What doesn't (fully) work

  • OpenVINO model as orchestrator (while able to serve OpenVINO model locally on CPU/iGPU, having issue on tool bindings - see technical comments).

  • Tool Features:

    • Nice looking reports - expect to have proper sections and visual elements
  • Persistent storage for video uploaded and files generated by agent.

Potential improvement

  • Alternative workflow that generate full context of video, including frames, transcript, scene audio descriptions, and timestamps, that can be useful for downstream processes, e.g.

    • Question of video content at specific timestamp
    • OCR/object detection with bounding box can be performed on video frames
    • Nice looking report that generated from full context and visual elements taken from key video frames (images).
  • Structure output from agent, that UI can take and render respective controls e.g. preview or download transcript, images, reports etc.

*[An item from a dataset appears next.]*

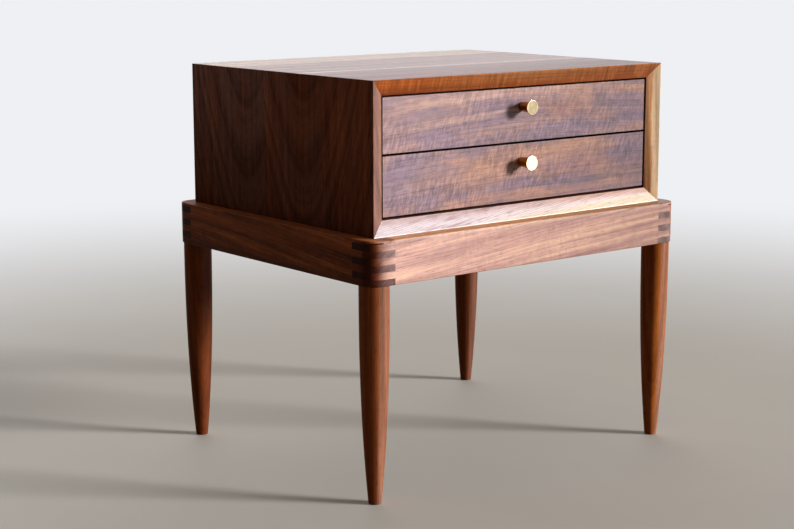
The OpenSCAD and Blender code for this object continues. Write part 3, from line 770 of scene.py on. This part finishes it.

  • Sending of video data from frontend directly to backend via gRPC - currently it’s by uploading to another temp local file server.

Challenges:

  • Hardware resource constraints leading to high model latency - long feedback loops during testing / verify code changes or prompt changes.

  • Time constraint for getting a working POC (see technical comments below)

Technical comments

  • No LangChain integration for openvino_genai.LLMPipeline (issue), while the model can be run using HuggingFacePipeline and wrap with ChatHuggingFace, there is issue with the tool binding, and not asynchronous invocation support (required for invoking tools from MCP servers). Expecting significant testing & debugging needed for implement a custom wrapper, resorted to serve the model using local Ollama instead for the mean time.

  • Planned the workflow that generate full context from video (see Potential Improvement) serve for downstream tasks. However decided there are too many things to implement and resorted to use an omni model for video understanding.